Problem: Return, word for word, every line that follows.

[BEGIN Records for this exercise]

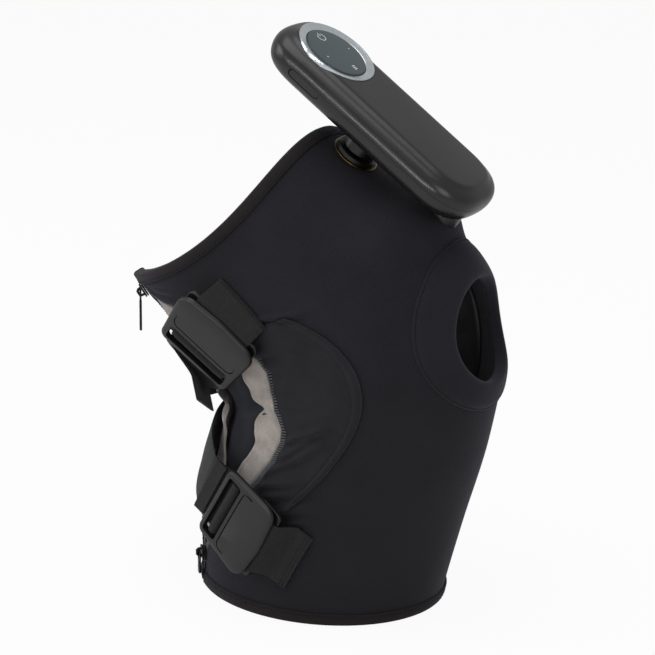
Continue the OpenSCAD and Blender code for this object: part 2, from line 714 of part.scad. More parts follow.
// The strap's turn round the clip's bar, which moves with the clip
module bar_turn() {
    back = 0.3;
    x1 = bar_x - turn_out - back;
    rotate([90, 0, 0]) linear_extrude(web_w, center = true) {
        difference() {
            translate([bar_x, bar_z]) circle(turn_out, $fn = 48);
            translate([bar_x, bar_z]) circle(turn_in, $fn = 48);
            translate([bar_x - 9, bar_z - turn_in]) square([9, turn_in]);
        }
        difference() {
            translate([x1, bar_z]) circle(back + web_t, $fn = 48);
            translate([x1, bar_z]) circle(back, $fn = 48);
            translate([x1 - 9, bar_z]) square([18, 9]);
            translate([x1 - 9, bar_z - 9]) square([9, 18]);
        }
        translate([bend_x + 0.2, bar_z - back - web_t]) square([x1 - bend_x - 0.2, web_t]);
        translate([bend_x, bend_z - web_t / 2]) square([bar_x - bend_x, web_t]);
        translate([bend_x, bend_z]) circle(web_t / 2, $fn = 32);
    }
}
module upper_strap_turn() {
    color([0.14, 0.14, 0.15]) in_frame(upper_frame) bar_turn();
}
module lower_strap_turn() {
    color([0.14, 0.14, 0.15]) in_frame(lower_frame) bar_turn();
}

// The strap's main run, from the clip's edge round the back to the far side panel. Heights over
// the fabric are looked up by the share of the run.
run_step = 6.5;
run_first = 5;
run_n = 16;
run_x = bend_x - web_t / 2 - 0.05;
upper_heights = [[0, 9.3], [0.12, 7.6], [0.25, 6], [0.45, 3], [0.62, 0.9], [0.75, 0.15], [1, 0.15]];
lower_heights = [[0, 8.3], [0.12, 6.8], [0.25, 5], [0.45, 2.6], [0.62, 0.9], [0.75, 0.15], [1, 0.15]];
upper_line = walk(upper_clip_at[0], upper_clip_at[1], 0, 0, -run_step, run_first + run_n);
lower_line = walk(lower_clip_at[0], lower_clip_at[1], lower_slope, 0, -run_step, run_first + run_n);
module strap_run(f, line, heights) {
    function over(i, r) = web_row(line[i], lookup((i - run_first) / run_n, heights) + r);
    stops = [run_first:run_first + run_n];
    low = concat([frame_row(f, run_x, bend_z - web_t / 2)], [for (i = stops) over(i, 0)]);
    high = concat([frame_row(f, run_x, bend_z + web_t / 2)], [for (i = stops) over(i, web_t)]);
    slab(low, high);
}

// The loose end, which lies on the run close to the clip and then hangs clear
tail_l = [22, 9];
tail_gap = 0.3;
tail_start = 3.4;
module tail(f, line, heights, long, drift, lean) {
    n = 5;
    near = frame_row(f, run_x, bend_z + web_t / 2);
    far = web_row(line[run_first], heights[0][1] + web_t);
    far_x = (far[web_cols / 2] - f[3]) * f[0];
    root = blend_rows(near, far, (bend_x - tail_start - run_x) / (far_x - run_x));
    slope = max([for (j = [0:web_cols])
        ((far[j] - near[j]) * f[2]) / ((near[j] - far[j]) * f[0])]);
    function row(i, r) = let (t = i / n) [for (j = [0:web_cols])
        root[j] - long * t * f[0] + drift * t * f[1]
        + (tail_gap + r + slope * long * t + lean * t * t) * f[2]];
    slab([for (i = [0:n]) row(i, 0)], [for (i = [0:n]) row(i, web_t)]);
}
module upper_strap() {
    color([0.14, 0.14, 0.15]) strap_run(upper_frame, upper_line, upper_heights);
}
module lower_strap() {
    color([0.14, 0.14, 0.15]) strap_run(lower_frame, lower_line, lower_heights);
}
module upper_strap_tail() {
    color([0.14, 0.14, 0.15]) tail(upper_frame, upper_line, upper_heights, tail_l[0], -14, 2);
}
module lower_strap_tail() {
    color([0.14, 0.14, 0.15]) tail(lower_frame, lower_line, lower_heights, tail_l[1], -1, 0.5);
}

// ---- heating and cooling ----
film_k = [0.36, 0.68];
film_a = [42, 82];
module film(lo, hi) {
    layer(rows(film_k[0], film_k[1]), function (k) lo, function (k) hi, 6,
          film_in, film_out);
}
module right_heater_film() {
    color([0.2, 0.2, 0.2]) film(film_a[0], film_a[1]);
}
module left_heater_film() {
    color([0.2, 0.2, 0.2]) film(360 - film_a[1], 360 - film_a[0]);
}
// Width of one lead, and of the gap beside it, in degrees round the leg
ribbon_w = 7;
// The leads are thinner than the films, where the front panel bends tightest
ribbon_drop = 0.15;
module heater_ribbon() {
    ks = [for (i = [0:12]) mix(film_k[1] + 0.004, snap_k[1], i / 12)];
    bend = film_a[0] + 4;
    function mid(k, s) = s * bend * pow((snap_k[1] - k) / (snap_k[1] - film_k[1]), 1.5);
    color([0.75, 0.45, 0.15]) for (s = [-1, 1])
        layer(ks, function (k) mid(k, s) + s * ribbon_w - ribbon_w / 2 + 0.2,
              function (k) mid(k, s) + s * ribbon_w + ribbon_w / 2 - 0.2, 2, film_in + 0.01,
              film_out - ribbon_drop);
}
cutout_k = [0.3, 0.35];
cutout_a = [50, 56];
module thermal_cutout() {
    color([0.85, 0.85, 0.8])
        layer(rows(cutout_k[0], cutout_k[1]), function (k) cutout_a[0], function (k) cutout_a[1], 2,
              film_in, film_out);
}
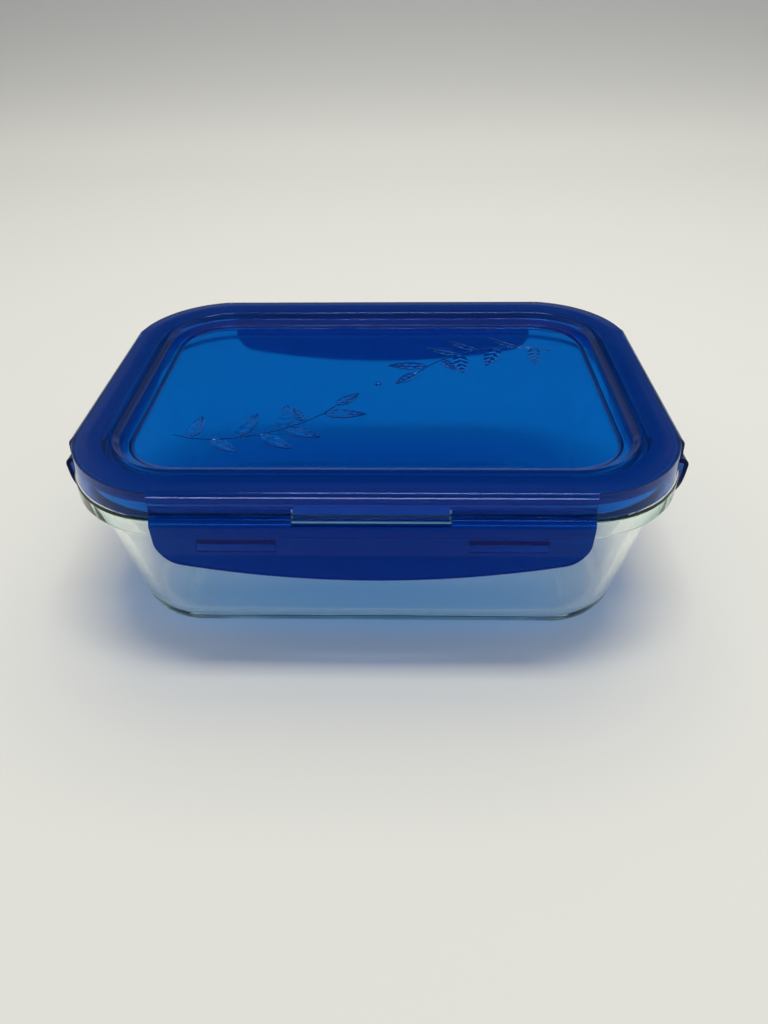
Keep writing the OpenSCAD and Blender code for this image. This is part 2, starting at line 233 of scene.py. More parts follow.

[END Records for this exercise]

Written solution:
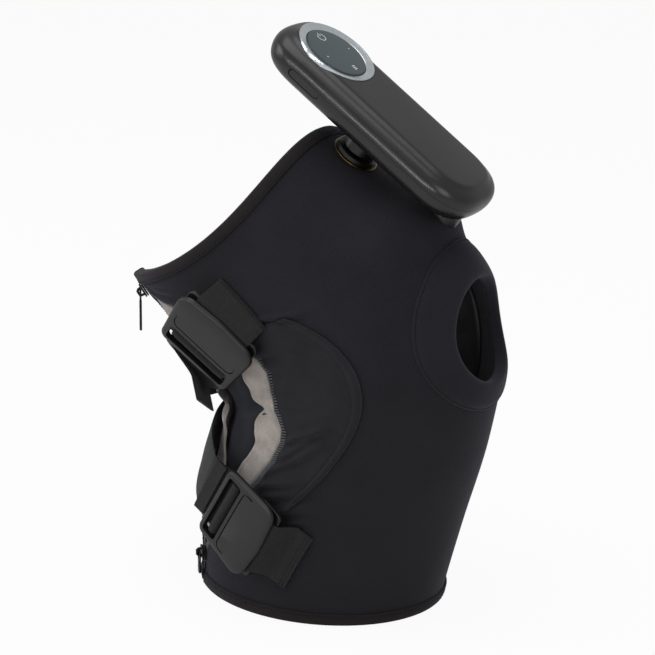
Continue the OpenSCAD and Blender code for this object: part 2, from line 714 of part.scad. More parts follow.
// The strap's turn round the clip's bar, which moves with the clip
module bar_turn() {
    back = 0.3;
    x1 = bar_x - turn_out - back;
    rotate([90, 0, 0]) linear_extrude(web_w, center = true) {
        difference() {
            translate([bar_x, bar_z]) circle(turn_out, $fn = 48);
            translate([bar_x, bar_z]) circle(turn_in, $fn = 48);
            translate([bar_x - 9, bar_z - turn_in]) square([9, turn_in]);
        }
        difference() {
            translate([x1, bar_z]) circle(back + web_t, $fn = 48);
            translate([x1, bar_z]) circle(back, $fn = 48);
            translate([x1 - 9, bar_z]) square([18, 9]);
            translate([x1 - 9, bar_z - 9]) square([9, 18]);
        }
        translate([bend_x + 0.2, bar_z - back - web_t]) square([x1 - bend_x - 0.2, web_t]);
        translate([bend_x, bend_z - web_t / 2]) square([bar_x - bend_x, web_t]);
        translate([bend_x, bend_z]) circle(web_t / 2, $fn = 32);
    }
}
module upper_strap_turn() {
    color([0.14, 0.14, 0.15]) in_frame(upper_frame) bar_turn();
}
module lower_strap_turn() {
    color([0.14, 0.14, 0.15]) in_frame(lower_frame) bar_turn();
}

// The strap's main run, from the clip's edge round the back to the far side panel. Heights over
// the fabric are looked up by the share of the run.
run_step = 6.5;
run_first = 5;
run_n = 16;
run_x = bend_x - web_t / 2 - 0.05;
upper_heights = [[0, 9.3], [0.12, 7.6], [0.25, 6], [0.45, 3], [0.62, 0.9], [0.75, 0.15], [1, 0.15]];
lower_heights = [[0, 8.3], [0.12, 6.8], [0.25, 5], [0.45, 2.6], [0.62, 0.9], [0.75, 0.15], [1, 0.15]];
upper_line = walk(upper_clip_at[0], upper_clip_at[1], 0, 0, -run_step, run_first + run_n);
lower_line = walk(lower_clip_at[0], lower_clip_at[1], lower_slope, 0, -run_step, run_first + run_n);
module strap_run(f, line, heights) {
    function over(i, r) = web_row(line[i], lookup((i - run_first) / run_n, heights) + r);
    stops = [run_first:run_first + run_n];
    low = concat([frame_row(f, run_x, bend_z - web_t / 2)], [for (i = stops) over(i, 0)]);
    high = concat([frame_row(f, run_x, bend_z + web_t / 2)], [for (i = stops) over(i, web_t)]);
    slab(low, high);
}

// The loose end, which lies on the run close to the clip and then hangs clear
tail_l = [22, 9];
tail_gap = 0.3;
tail_start = 3.4;
module tail(f, line, heights, long, drift, lean) {
    n = 5;
    near = frame_row(f, run_x, bend_z + web_t / 2);
    far = web_row(line[run_first], heights[0][1] + web_t);
    far_x = (far[web_cols / 2] - f[3]) * f[0];
    root = blend_rows(near, far, (bend_x - tail_start - run_x) / (far_x - run_x));
    slope = max([for (j = [0:web_cols])
        ((far[j] - near[j]) * f[2]) / ((near[j] - far[j]) * f[0])]);
    function row(i, r) = let (t = i / n) [for (j = [0:web_cols])
        root[j] - long * t * f[0] + drift * t * f[1]
        + (tail_gap + r + slope * long * t + lean * t * t) * f[2]];
    slab([for (i = [0:n]) row(i, 0)], [for (i = [0:n]) row(i, web_t)]);
}
module upper_strap() {
    color([0.14, 0.14, 0.15]) strap_run(upper_frame, upper_line, upper_heights);
}
module lower_strap() {
    color([0.14, 0.14, 0.15]) strap_run(lower_frame, lower_line, lower_heights);
}
module upper_strap_tail() {
    color([0.14, 0.14, 0.15]) tail(upper_frame, upper_line, upper_heights, tail_l[0], -14, 2);
}
module lower_strap_tail() {
    color([0.14, 0.14, 0.15]) tail(lower_frame, lower_line, lower_heights, tail_l[1], -1, 0.5);
}

// ---- heating and cooling ----
film_k = [0.36, 0.68];
film_a = [42, 82];
module film(lo, hi) {
    layer(rows(film_k[0], film_k[1]), function (k) lo, function (k) hi, 6,
          film_in, film_out);
}
module right_heater_film() {
    color([0.2, 0.2, 0.2]) film(film_a[0], film_a[1]);
}
module left_heater_film() {
    color([0.2, 0.2, 0.2]) film(360 - film_a[1], 360 - film_a[0]);
}
// Width of one lead, and of the gap beside it, in degrees round the leg
ribbon_w = 7;
// The leads are thinner than the films, where the front panel bends tightest
ribbon_drop = 0.15;
module heater_ribbon() {
    ks = [for (i = [0:12]) mix(film_k[1] + 0.004, snap_k[1], i / 12)];
    bend = film_a[0] + 4;
    function mid(k, s) = s * bend * pow((snap_k[1] - k) / (snap_k[1] - film_k[1]), 1.5);
    color([0.75, 0.45, 0.15]) for (s = [-1, 1])
        layer(ks, function (k) mid(k, s) + s * ribbon_w - ribbon_w / 2 + 0.2,
              function (k) mid(k, s) + s * ribbon_w + ribbon_w / 2 - 0.2, 2, film_in + 0.01,
              film_out - ribbon_drop);
}
cutout_k = [0.3, 0.35];
cutout_a = [50, 56];
module thermal_cutout() {
    color([0.85, 0.85, 0.8])
        layer(rows(cutout_k[0], cutout_k[1]), function (k) cutout_a[0], function (k) cutout_a[1], 2,
              film_in, film_out);
}
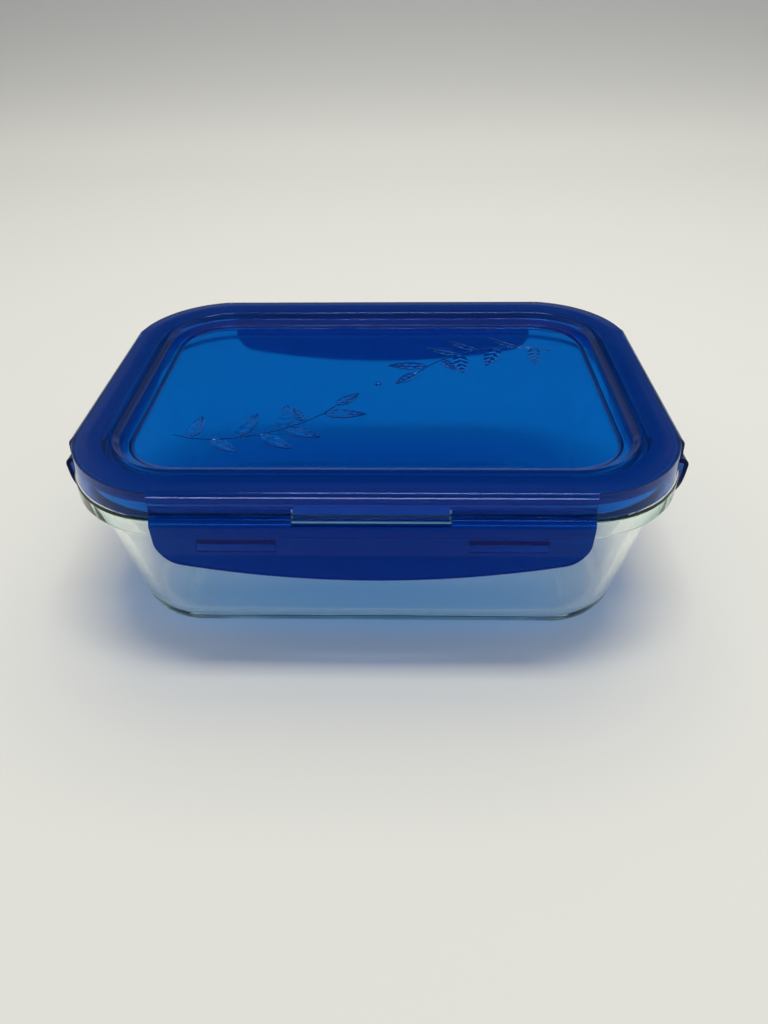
Keep writing the OpenSCAD and Blender code for this image. This is part 2, starting at line 233 of scene.py. More parts follow.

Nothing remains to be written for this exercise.